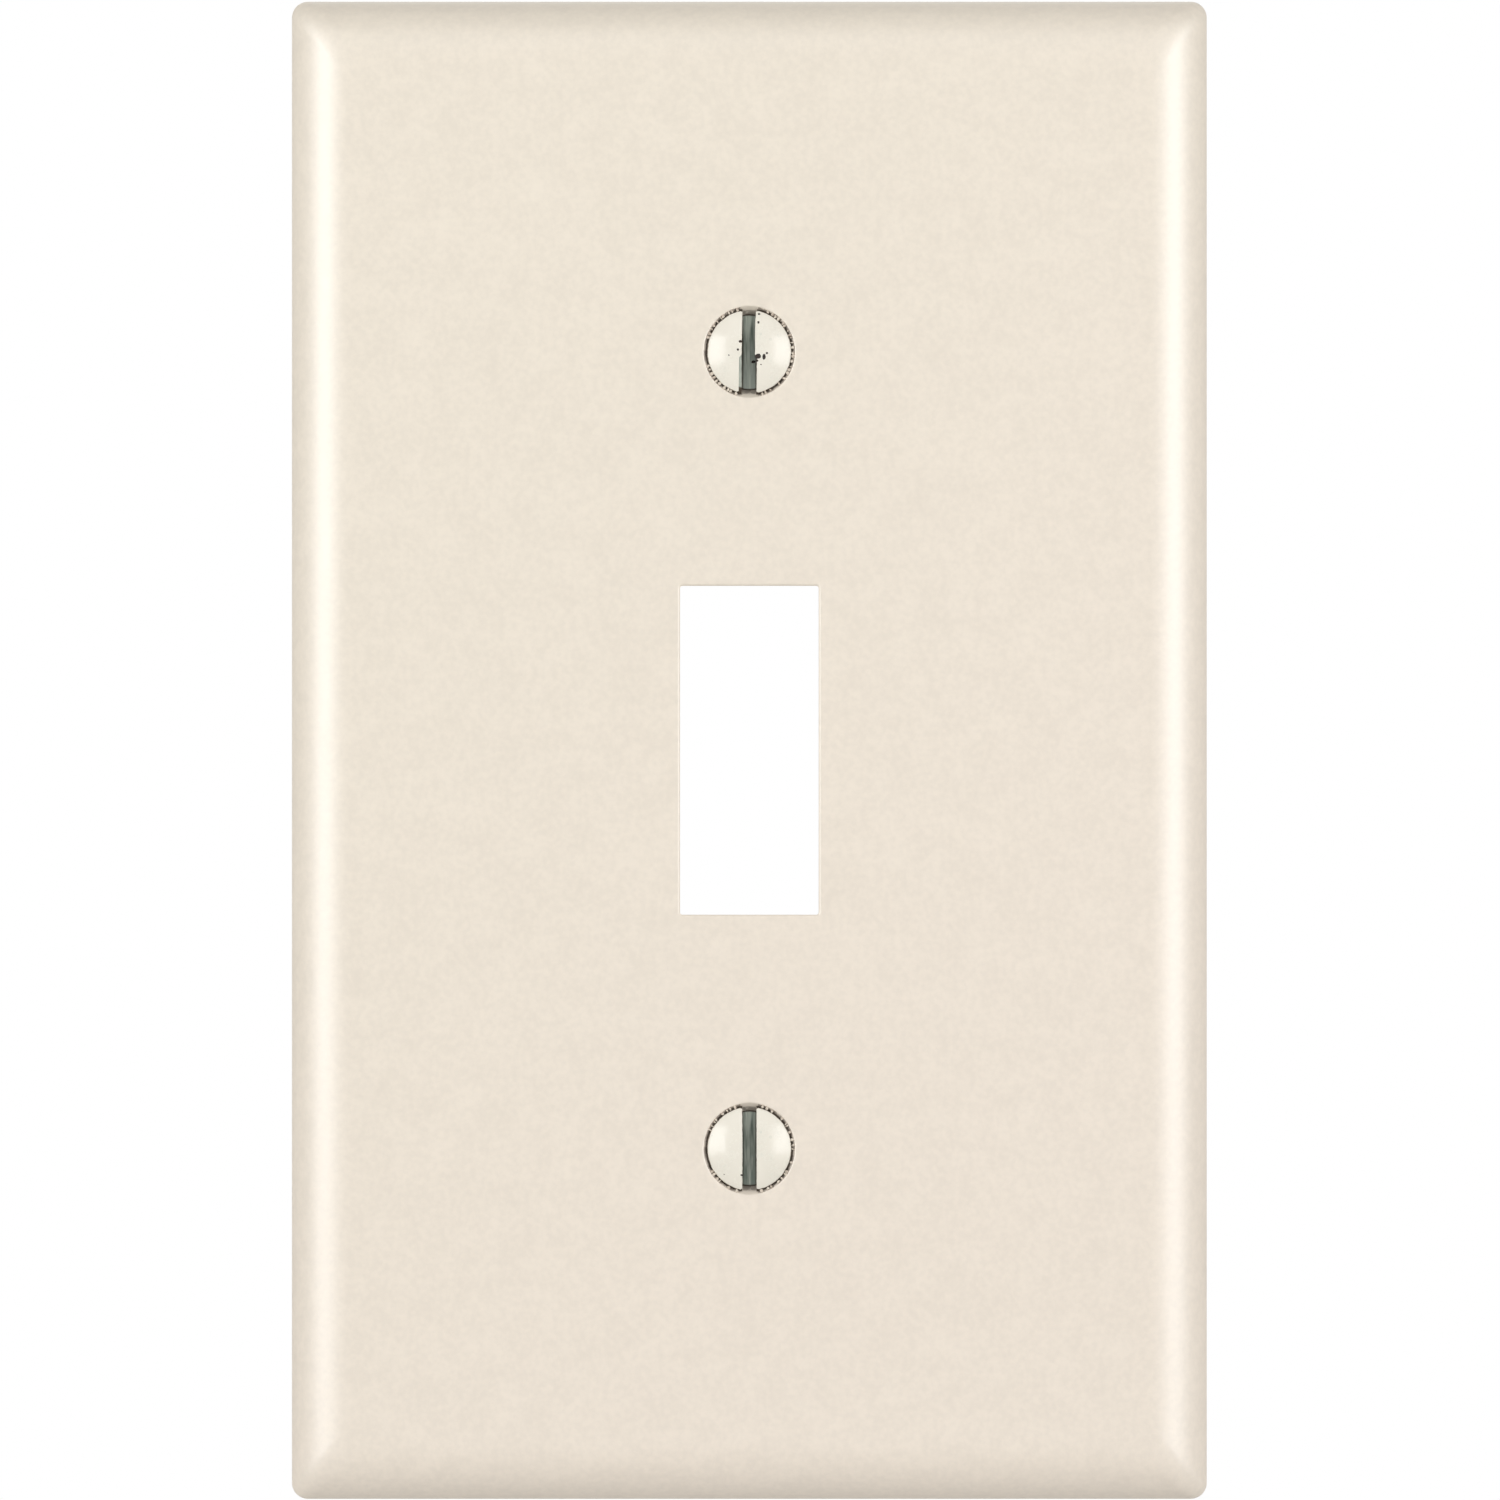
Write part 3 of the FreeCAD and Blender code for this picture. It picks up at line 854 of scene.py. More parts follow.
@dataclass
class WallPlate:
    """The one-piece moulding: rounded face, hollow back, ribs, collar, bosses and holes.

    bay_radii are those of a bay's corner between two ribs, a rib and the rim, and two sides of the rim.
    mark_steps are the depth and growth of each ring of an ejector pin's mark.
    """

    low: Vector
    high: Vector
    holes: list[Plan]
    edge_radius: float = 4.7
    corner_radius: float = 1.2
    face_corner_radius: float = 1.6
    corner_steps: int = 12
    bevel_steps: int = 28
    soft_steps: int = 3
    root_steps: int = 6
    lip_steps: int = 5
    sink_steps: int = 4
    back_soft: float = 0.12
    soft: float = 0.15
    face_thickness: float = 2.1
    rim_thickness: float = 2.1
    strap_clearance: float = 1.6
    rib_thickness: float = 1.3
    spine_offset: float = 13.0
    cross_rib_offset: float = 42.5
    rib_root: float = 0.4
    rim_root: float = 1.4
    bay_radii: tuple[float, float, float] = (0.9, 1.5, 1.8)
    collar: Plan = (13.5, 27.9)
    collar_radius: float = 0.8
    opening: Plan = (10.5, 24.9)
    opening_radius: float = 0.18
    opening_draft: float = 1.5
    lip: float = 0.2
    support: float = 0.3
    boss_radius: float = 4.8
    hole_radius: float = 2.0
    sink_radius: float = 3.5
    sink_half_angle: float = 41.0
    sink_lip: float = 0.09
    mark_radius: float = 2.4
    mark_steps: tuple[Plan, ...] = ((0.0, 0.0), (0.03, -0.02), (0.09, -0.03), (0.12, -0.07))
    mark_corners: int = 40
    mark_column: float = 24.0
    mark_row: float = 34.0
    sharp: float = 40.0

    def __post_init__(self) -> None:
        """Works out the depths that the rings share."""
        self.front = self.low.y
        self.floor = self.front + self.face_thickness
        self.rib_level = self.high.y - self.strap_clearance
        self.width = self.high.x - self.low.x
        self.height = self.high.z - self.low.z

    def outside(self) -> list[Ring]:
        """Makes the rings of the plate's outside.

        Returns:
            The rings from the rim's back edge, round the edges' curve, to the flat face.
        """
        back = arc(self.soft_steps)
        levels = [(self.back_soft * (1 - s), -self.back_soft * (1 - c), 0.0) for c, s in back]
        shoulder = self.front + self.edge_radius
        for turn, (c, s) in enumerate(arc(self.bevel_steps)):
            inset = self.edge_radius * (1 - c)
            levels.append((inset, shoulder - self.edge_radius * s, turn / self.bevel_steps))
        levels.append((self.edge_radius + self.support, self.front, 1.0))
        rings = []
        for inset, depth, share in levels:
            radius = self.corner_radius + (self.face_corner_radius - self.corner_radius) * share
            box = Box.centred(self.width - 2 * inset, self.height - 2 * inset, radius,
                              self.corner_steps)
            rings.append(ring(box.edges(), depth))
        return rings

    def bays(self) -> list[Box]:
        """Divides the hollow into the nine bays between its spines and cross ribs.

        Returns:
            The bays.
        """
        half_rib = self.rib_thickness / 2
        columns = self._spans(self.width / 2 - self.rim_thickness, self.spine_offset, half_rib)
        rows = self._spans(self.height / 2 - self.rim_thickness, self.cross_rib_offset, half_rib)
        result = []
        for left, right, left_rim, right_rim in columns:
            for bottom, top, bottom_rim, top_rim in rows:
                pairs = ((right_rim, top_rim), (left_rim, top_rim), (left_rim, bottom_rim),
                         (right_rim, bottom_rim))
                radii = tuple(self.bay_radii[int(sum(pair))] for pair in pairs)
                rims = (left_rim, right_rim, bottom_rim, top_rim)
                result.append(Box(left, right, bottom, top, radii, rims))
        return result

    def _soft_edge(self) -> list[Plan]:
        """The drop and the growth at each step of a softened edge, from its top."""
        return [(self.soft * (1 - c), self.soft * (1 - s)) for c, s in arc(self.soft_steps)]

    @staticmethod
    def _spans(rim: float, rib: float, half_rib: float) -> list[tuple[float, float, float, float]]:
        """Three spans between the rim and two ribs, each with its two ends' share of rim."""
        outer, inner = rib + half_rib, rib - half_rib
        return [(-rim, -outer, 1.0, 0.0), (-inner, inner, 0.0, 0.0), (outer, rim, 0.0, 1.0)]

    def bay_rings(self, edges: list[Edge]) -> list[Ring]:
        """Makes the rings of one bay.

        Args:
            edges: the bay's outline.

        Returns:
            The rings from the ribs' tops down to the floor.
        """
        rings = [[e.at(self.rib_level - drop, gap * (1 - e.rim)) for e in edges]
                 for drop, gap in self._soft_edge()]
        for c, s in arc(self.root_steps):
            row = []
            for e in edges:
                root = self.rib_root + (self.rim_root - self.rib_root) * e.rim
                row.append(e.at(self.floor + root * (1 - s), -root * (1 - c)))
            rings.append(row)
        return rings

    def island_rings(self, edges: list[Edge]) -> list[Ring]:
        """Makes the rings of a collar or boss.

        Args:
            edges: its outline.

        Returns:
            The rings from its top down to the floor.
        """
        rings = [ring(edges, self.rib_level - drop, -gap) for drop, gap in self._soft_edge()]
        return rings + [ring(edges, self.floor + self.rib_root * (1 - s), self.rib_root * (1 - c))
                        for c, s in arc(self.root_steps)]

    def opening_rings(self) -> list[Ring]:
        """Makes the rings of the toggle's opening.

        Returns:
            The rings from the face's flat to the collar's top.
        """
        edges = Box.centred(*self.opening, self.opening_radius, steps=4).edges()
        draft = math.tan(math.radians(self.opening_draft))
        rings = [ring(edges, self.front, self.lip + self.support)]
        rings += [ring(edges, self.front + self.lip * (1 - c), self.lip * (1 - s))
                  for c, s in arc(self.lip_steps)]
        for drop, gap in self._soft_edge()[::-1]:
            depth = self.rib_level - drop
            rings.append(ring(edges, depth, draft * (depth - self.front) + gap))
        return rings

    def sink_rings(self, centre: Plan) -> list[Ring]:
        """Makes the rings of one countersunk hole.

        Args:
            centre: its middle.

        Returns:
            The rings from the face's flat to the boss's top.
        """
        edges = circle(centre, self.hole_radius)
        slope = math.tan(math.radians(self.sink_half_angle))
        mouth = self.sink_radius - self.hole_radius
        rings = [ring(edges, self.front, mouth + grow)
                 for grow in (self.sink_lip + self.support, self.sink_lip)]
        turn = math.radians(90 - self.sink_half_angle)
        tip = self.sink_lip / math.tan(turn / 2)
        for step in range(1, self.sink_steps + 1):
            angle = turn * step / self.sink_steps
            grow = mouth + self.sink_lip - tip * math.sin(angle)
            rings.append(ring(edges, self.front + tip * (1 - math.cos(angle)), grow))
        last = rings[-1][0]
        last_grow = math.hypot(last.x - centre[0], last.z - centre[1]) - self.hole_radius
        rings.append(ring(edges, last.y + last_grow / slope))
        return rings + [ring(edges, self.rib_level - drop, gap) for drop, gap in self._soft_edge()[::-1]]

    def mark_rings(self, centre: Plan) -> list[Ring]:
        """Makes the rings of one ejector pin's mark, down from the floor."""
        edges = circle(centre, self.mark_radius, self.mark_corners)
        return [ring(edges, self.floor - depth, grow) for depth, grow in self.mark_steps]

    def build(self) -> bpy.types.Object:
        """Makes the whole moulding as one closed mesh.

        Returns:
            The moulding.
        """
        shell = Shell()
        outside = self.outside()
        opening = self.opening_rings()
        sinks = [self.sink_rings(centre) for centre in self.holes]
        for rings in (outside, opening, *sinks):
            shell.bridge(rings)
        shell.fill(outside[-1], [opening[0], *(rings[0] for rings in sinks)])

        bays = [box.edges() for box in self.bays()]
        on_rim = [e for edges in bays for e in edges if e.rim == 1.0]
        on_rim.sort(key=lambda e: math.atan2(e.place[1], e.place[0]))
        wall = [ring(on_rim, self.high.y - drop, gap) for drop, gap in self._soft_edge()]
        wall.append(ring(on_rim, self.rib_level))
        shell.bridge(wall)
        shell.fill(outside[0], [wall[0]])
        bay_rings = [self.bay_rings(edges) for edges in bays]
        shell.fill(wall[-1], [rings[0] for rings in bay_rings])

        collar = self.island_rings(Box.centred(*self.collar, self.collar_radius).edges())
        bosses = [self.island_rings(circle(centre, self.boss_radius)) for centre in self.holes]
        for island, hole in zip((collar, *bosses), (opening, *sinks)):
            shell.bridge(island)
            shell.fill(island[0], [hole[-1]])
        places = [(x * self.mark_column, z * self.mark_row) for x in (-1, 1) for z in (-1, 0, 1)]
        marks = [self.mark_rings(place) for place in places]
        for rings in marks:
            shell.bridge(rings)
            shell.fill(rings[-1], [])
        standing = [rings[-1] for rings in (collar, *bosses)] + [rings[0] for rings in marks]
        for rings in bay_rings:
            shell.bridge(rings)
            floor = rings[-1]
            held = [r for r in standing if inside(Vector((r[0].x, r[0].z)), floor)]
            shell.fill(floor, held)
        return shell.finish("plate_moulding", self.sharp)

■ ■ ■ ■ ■

● Given request
Verbatim output is expected for the lines from the start of the data to the line in which "the plate's outside." appears, both included.

● Complete output
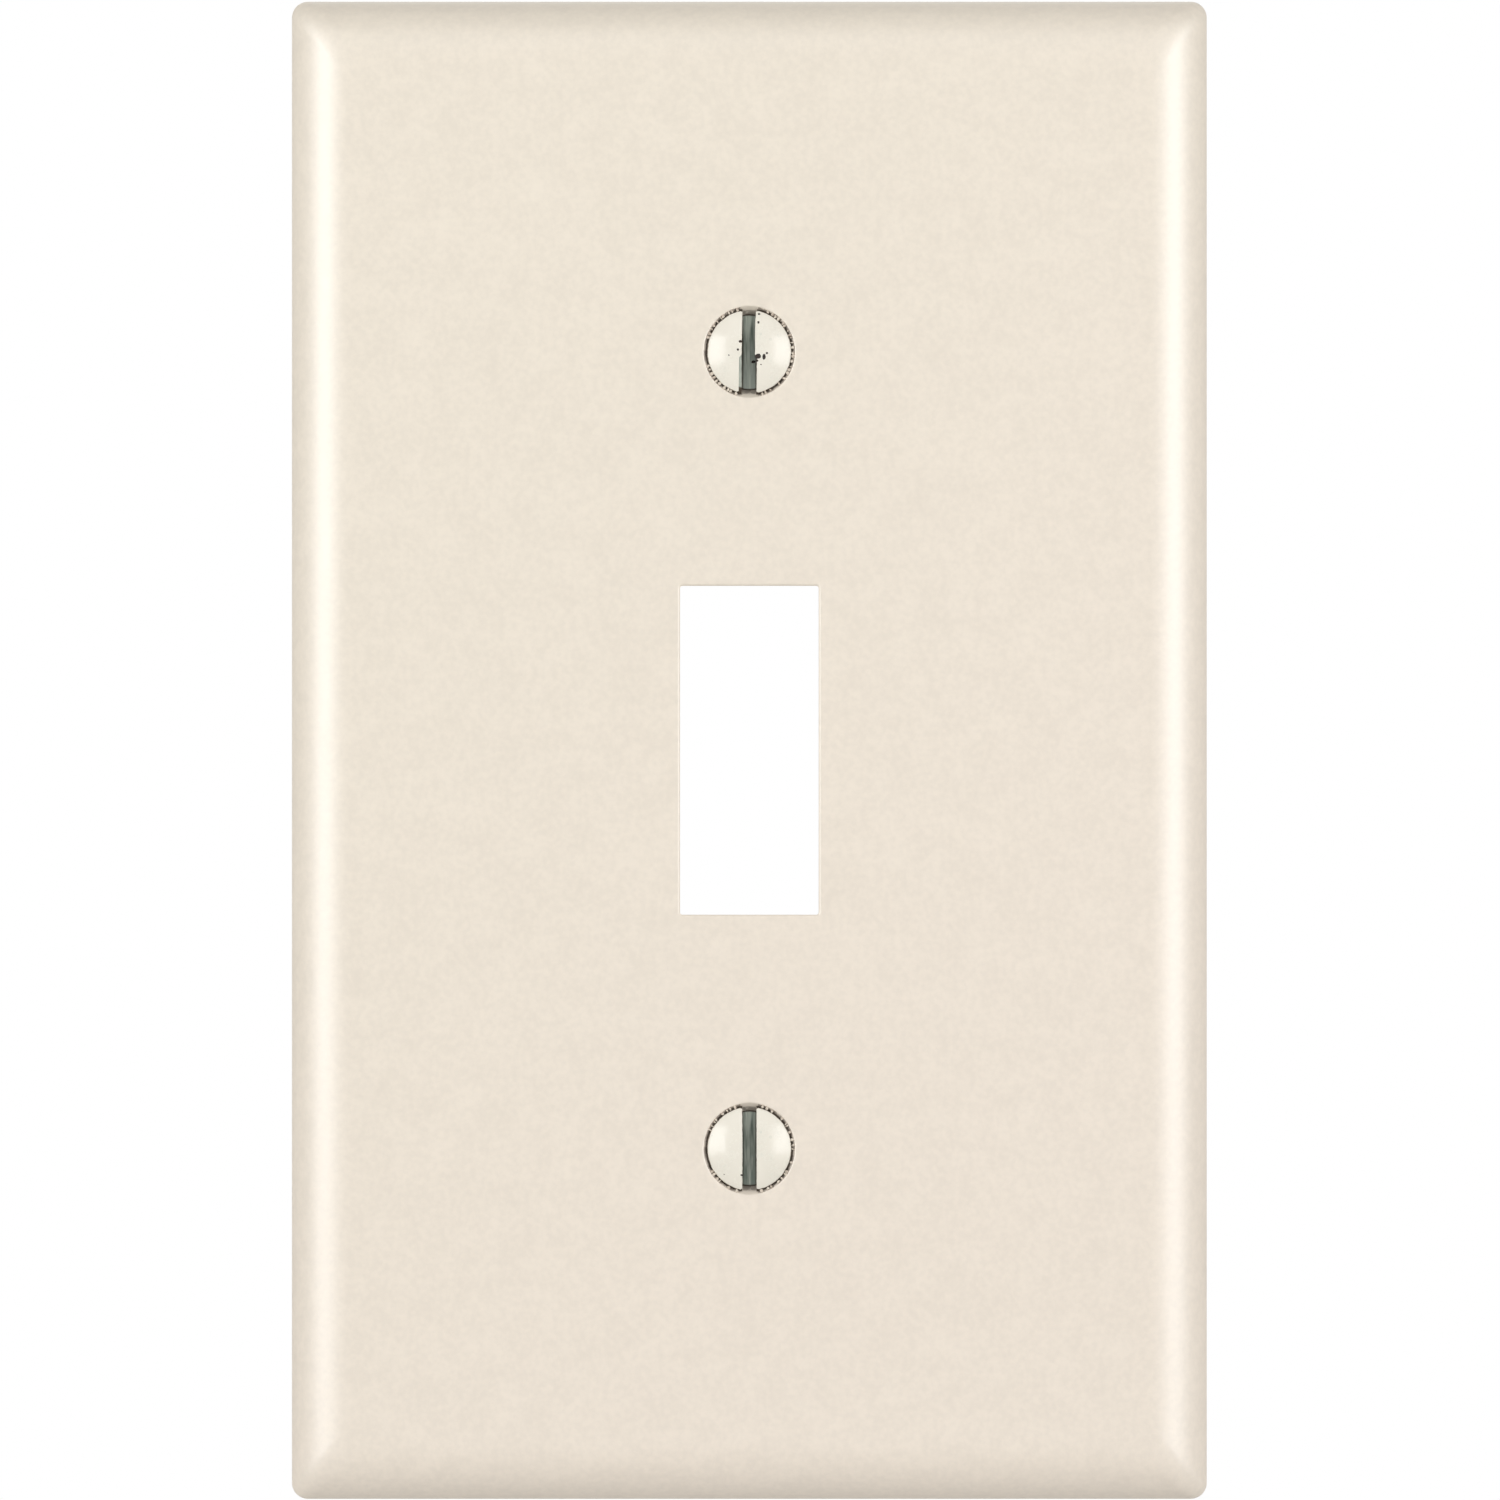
Write part 3 of the FreeCAD and Blender code for this picture. It picks up at line 854 of scene.py. More parts follow.
@dataclass
class WallPlate:
    """The one-piece moulding: rounded face, hollow back, ribs, collar, bosses and holes.

    bay_radii are those of a bay's corner between two ribs, a rib and the rim, and two sides of the rim.
    mark_steps are the depth and growth of each ring of an ejector pin's mark.
    """

    low: Vector
    high: Vector
    holes: list[Plan]
    edge_radius: float = 4.7
    corner_radius: float = 1.2
    face_corner_radius: float = 1.6
    corner_steps: int = 12
    bevel_steps: int = 28
    soft_steps: int = 3
    root_steps: int = 6
    lip_steps: int = 5
    sink_steps: int = 4
    back_soft: float = 0.12
    soft: float = 0.15
    face_thickness: float = 2.1
    rim_thickness: float = 2.1
    strap_clearance: float = 1.6
    rib_thickness: float = 1.3
    spine_offset: float = 13.0
    cross_rib_offset: float = 42.5
    rib_root: float = 0.4
    rim_root: float = 1.4
    bay_radii: tuple[float, float, float] = (0.9, 1.5, 1.8)
    collar: Plan = (13.5, 27.9)
    collar_radius: float = 0.8
    opening: Plan = (10.5, 24.9)
    opening_radius: float = 0.18
    opening_draft: float = 1.5
    lip: float = 0.2
    support: float = 0.3
    boss_radius: float = 4.8
    hole_radius: float = 2.0
    sink_radius: float = 3.5
    sink_half_angle: float = 41.0
    sink_lip: float = 0.09
    mark_radius: float = 2.4
    mark_steps: tuple[Plan, ...] = ((0.0, 0.0), (0.03, -0.02), (0.09, -0.03), (0.12, -0.07))
    mark_corners: int = 40
    mark_column: float = 24.0
    mark_row: float = 34.0
    sharp: float = 40.0

    def __post_init__(self) -> None:
        """Works out the depths that the rings share."""
        self.front = self.low.y
        self.floor = self.front + self.face_thickness
        self.rib_level = self.high.y - self.strap_clearance
        self.width = self.high.x - self.low.x
        self.height = self.high.z - self.low.z

    def outside(self) -> list[Ring]:
        """Makes the rings of the plate's outside.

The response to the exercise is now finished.